The fourth subsystem, namely the summing means for producing the function generator output signal at 16, is comprised of summing node 110 and operational amplifier 118 having an inverting input and an output between which a resistance R₁ is connected. Node 110 is connected to the inverting input of the amplifier. The summing means, as connected to the multiplier means and the offset means, produces the function generator output signal at 16 proportional to the sum of the product signal and the offset signal.

Before considering the operation of function generator 10, reference is made to FIG. 3 which depicts the nature of the parabolic function corresponding to acceleration reference curve A (FIG. 2) generated by the FIG. 1 function generator. The reference curve A comprises ten sets of sixteen equal voltage steps. For simplicity of illustration the curve of FIG. 3 shows only three such sets. The vertical height of the voltage steps within each set is constant. However, the vertical step height increases with each new set of steps to thereby develop the parabolic function illustrated. The voltage level at the end of the first set (termed the first base offset voltage) provides a base level from which the second set of steps builds. The voltage level at the end of the second set (termed the second base offset voltage) provides a base level from which the third set of steps builds, and so on through the ten sets.

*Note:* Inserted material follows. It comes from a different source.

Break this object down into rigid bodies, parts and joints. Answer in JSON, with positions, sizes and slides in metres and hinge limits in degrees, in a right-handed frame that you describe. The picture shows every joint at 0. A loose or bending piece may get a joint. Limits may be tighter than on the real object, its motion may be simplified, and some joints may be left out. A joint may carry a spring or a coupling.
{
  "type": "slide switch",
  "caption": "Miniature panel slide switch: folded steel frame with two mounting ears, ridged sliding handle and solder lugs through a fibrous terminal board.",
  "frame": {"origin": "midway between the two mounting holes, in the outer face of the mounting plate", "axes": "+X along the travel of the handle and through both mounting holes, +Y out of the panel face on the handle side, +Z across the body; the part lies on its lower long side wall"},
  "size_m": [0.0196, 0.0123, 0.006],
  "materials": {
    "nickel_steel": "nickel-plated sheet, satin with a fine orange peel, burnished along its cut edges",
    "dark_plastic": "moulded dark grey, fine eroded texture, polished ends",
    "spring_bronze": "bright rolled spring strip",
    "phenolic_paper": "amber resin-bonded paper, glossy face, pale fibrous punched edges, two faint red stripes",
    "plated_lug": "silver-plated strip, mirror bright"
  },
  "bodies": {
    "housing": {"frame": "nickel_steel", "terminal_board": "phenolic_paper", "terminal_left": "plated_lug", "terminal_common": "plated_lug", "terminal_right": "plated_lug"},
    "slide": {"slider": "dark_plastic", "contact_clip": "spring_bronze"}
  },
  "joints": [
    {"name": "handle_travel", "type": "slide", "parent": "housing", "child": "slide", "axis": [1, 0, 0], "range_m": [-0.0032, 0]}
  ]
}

Returning to FIG. 1, the carry output of speed counter 102 is connected to increment slope counter 104 one count each time the speed counter executes a full count. Initially both counters are set to zero. On the first pulse from clock 12 speed counter 102 counts to 0001 (in the preferred embodiment) thereby generating a control signal on its least significant output (bottom line) turning on the bottom analog switch of array 108 such that the switch passes therethrough the slope voltage output of converter 112. Such produces the first of sixteen output voltage step levels of the set. Subsequent clock pulses cause the output of speed counter 102 to enable the remaining analog switches of array 108 in a binary fashion to generate further voltage step levels of the set. On the sixteenth clock pulse, speed counter 102 counts to 0000 and triggers the carry output 106 to slope counter 104. The slope counter in response increments the value of its output slope voltage applied via D-to-A converter 112 to the inputs of the analog switches of array 108. The slope counter also triggers decoder 114 which in turn enables a selected resistor of array 116 to supply a first analog offset signal to node 110. The analog offset signal establishes a base offset voltage level for the following set of sixteen voltage steps.

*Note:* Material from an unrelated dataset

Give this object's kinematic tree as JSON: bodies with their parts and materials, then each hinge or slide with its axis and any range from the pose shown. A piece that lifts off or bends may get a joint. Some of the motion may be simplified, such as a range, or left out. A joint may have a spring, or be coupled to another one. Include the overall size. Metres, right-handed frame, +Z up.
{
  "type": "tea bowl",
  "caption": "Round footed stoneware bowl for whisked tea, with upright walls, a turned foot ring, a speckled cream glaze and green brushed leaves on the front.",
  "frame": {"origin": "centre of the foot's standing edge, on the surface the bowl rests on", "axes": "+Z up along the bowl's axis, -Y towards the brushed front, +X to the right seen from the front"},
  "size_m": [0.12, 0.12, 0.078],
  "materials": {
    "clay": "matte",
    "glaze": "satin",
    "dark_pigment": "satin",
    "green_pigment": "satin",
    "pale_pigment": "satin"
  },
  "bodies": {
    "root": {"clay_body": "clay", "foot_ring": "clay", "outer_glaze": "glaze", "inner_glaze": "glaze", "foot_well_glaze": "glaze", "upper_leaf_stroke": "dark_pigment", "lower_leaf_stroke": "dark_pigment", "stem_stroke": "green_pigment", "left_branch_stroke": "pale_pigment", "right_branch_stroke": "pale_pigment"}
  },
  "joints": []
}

Speed counter 102 then again begins to count from 0000 to 1111 and enable switches 108 as aforedescribed to generate a second set of voltage steps which build upon the base offset voltage level previously established. For this counting cycle, however, switch array 108 passes a slope voltage of a larger voltage value (i.e. larger step size) than that of the preceding counting cycle because the slope voltage output of converter 112 was incremented, as aforedescribed, at the end of the preceding cycle.

The process continues through ten sets of sixteen steps with the voltage step increasing in height for each new set. At the end of each set a new base offset voltage level is established from which the following set builds.

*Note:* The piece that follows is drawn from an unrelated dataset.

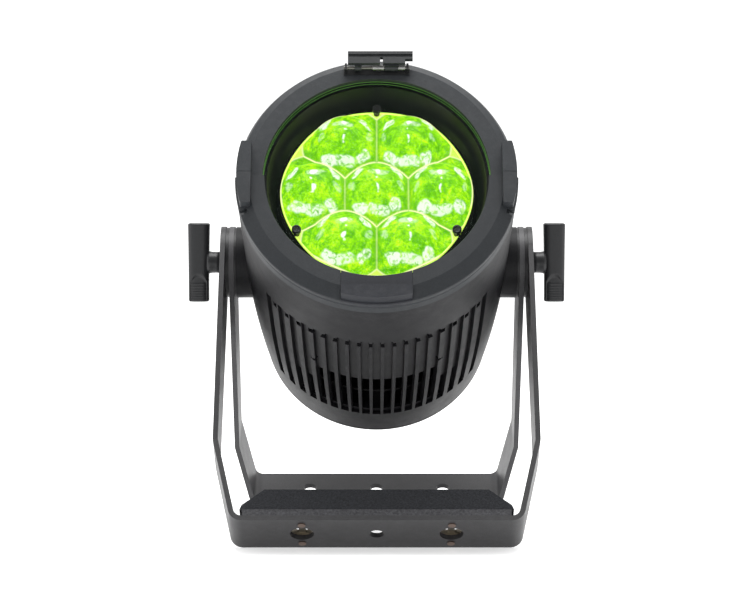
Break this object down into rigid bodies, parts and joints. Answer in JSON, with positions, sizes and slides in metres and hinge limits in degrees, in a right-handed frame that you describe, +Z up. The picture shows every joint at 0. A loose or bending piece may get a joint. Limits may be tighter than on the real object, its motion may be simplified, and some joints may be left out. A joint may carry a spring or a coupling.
{
  "type": "par can stage light",
  "caption": "Zoom par can stage light: a ribbed cylindrical head with a domed lens array and accessory rail, tilting between two splayed U-shaped yokes clamped by T handles.",
  "frame": {"origin": "middle of the base on the floor, under the centre of the bounding box", "axes": "+Z up, +X to the right seen from the front along the tilt axis, the beam leaves towards -Y"},
  "size_m": [0.379, 0.4375, 0.4693],
  "materials": {
    "yoke_black": "fine textured black powder coat",
    "carrier_grey": "rough dark grey strip",
    "foam_black": "dense grainy foam rubber",
    "zinc": "zinc plated",
    "washer_nylon": "smooth nylon",
    "knob_plastic": "satin moulded",
    "housing_black": "die cast, fine textured black powder coat",
    "bezel_black": "die cast, fine textured black powder coat",
    "rail_black": "die cast, fine textured black powder coat",
    "latch_black": "black paint over steel",
    "clear_glass": "clear, green edge",
    "gasket_rubber": "matte",
    "baffle_gloss": "dark glossy",
    "inner_black": "satin black",
    "lens_clear": "clear acrylic over green light",
    "bare_aluminium": "milled",
    "circuit_board": "solder mask",
    "led_package": "phosphor and silicone",
    "motor_steel": "plain sheet",
    "fan_plastic": "moulded",
    "panel_plastic": "satin moulded",
    "display_dark": "smooth window",
    "socket_plastic": "moulded",
    "vent_plastic": "moulded",
    "eye_steel": "black paint over steel"
  },
  "bodies": {
    "outer_yoke": {"outer_yoke": "yoke_black", "buffer_carrier": "carrier_grey", "yoke_buffer": "foam_black", "quarter_turn_receptacles": "zinc", "receptacle_rivets": "zinc", "yoke_spacers": "washer_nylon"},
    "inner_yoke": {"inner_yoke": "yoke_black"},
    "head": {"main_housing": "housing_black", "friction_discs": "washer_nylon", "rear_cap": "housing_black", "rear_cap_screws": "zinc", "front_bezel": "bezel_black", "bezel_screws": "zinc", "accessory_rail": "rail_black", "upper_side_guides": "bezel_black", "bottom_guide": "bezel_black", "latch_bracket": "latch_black", "latch_pin": "zinc", "latch_spring": "zinc", "front_glass": "clear_glass", "glass_gasket": "gasket_rubber", "glass_retainer": "inner_black", "baffle_tube": "baffle_gloss", "guide_rods": "zinc", "zoom_motor": "motor_steel", "chassis_plate": "bare_aluminium", "deck_screws": "zinc", "led_board": "circuit_board", "led_emitters": "led_package", "heat_sink": "bare_aluminium", "fan_frame": "fan_plastic", "equipment_tray": "inner_black", "tray_screws": "zinc", "power_supply": "motor_steel", "driver_board": "circuit_board", "control_panel": "panel_plastic", "display_window": "display_dark", "power_inlet": "socket_plastic", "power_outlet": "socket_plastic", "data_inlet": "socket_plastic", "data_outlet": "socket_plastic", "pressure_vent": "vent_plastic", "safety_eye": "eye_steel"},
    "tilt_knob_left": {"tilt_knob_left": "knob_plastic", "knob_stud_left": "zinc"},
    "tilt_knob_right": {"tilt_knob_right": "knob_plastic", "knob_stud_right": "zinc"},
    "latch": {"latch_plate": "latch_black"},
    "lens_carriage": {"lens_array": "lens_clear", "lens_carrier": "inner_black"},
    "zoom_screw": {"zoom_screw": "zinc"},
    "fan": {"fan_rotor": "fan_plastic"},
    "menu_button_1": {"menu_button_1": "panel_plastic"},
    "menu_button_2": {"menu_button_2": "panel_plastic"},
    "menu_button_3": {"menu_button_3": "panel_plastic"},
    "menu_button_4": {"menu_button_4": "panel_plastic"}
  },
  "joints": [
    {"name": "inner_yoke_fold", "type": "hinge", "parent": "outer_yoke", "child": "inner_yoke", "pos_m": [0, 0.0105, 0.26073], "axis": [1, 0, 0], "range_deg": [-63, 75]},
    {"name": "head_tilt", "type": "hinge", "parent": "outer_yoke", "child": "head", "pos_m": [0, 0.0105, 0.26073], "axis": [1, 0, 0], "range_deg": [-120, 120]},
    {"name": "left_knob_turn", "type": "hinge", "parent": "head", "child": "tilt_knob_left", "pos_m": [0, 0.0105, 0.26073], "axis": [-1, 0, 0], "range_deg": [0, 180]},
    {"name": "right_knob_turn", "type": "hinge", "parent": "head", "child": "tilt_knob_right", "pos_m": [0, 0.0105, 0.26073], "axis": [1, 0, 0], "range_deg": [0, 180]},
    {"name": "latch_swing", "type": "hinge", "parent": "head", "child": "latch", "pos_m": [0, -0.08661, 0.45332], "axis": [1, 0, 0], "range_deg": [0, 95], "stiffness_Nm_per_rad": 0.05, "springref_deg": -20.05},
    {"name": "zoom_slide", "type": "slide", "parent": "head", "child": "lens_carriage", "axis": [0, -0.8643, 0.503], "range_m": [-0.04, 0.003]},
    {"name": "zoom_screw_turn", "type": "hinge", "parent": "head", "child": "zoom_screw", "pos_m": [0, -0.0492, 0.39672], "axis": [0, -0.8643, 0.503], "range_deg": [-905, 70]},
    {"name": "fan_spin", "type": "hinge", "parent": "head", "child": "fan", "pos_m": [0, 0.04939, 0.2381], "axis": [0, -0.8643, 0.503], "continuous": true},
    {"name": "menu_button_1_press", "type": "slide", "parent": "head", "child": "menu_button_1", "axis": [0, -0.8643, 0.503], "range_m": [0, 0.0012], "stiffness_N_per_m": 400, "springref_m": -0.0005},
    {"name": "menu_button_2_press", "type": "slide", "parent": "head", "child": "menu_button_2", "axis": [0, -0.8643, 0.503], "range_m": [0, 0.0012], "stiffness_N_per_m": 400, "springref_m": -0.0005},
    {"name": "menu_button_3_press", "type": "slide", "parent": "head", "child": "menu_button_3", "axis": [0, -0.8643, 0.503], "range_m": [0, 0.0012], "stiffness_N_per_m": 400, "springref_m": -0.0005},
    {"name": "menu_button_4_press", "type": "slide", "parent": "head", "child": "menu_button_4", "axis": [0, -0.8643, 0.503], "range_m": [0, 0.0012], "stiffness_N_per_m": 400, "springref_m": -0.0005}
  ],
  "couplings": [
    {"joint": "zoom_screw_turn", "follows": "zoom_slide", "rad_per_m": 392.7}
  ]
}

While a preferred embodiment of the invention has been illustrated and described, it will be apparent that modifications may be made therein without departing from the scope of the invention as set forth in the appended claims.

Claims

1. A parabolic function generator for receiving successive clock pulses and for producing a generator output signal whose value is a parabolic function of the cumulative number of clock pulses received, comprising:

pulse counter means for receiving the clock pulses, for producing a digital counter output comprising a predetermined number of digits, for changing the counter output by one count each time a clock pulse is received, and for producing an N-digit digital mantissa output and an m-digit digital slope output consisting of the N least significant digits and m most significant digits, respectively, of the counter output, wherein m and N represent positive integers whose sum equals said predetermined number of digits in the counter output;

multiplier means, connected to the digital mantissa output and the digital slope output, for producing an analog product signal whose value equals a proportionality constant multiplied by the product of a mantissa number and a slope number, the mantissa number being the number represented by the digital mantissa output and the slope number being equal to one plus the number represented by the digital slope output;

offset means, connected to the digital slope output, for producing an analog offset signal whose value equals said proportionality constant, multiplied by a quantity equal to the maximum mantissa number plus one, multiplied by said slope number, multiplied by a quantity equal to said slope number minus one, divided by two; and

summing means, connected to the multiplier means and the offset means, for producing the generator output signal proportional to the sum of the product signal and the offset signal.

2. A function generator according to claim 1, wherein the multiplier means comprises a multiplying digital-to-analog converter.

3. A function generator according to claim 1, wherein:

the summing means comprises:

an operational amplifier having an inverting input and an output between which an impedance is connected;

the multiplier means comprises:

a digital-to-analog converter, connected to the digital slope output, for producing at a D/A output terminal an analog slope voltage proportional to the sum of the number one and the number represented by the digital slope output, whereby the analog slope voltage is proportional to said slope number, and

first resistor selector means, connected to the digital mantissa output, for connecting selected resistors between the D/A output terminal and the operational amplifier inverting input whose resistance values are inversely proportional to the numbers represented by the digital mantissa outputs, whereby a current is conducted through said first resistance in proportion to the product of the mantissa number and said slope number; and

the offset means comprises:

a fixed voltage source, and

second resistor selector means, connected to the digital slope output, for connecting selected resistors between the fixed voltage source and the operational amplifier inverting input whose resistance values are inversely proportional to the product of said slope number and a quantity equal to said slope number minus one, whereby a current proportional to the analog offset signal flows through the selected resistance.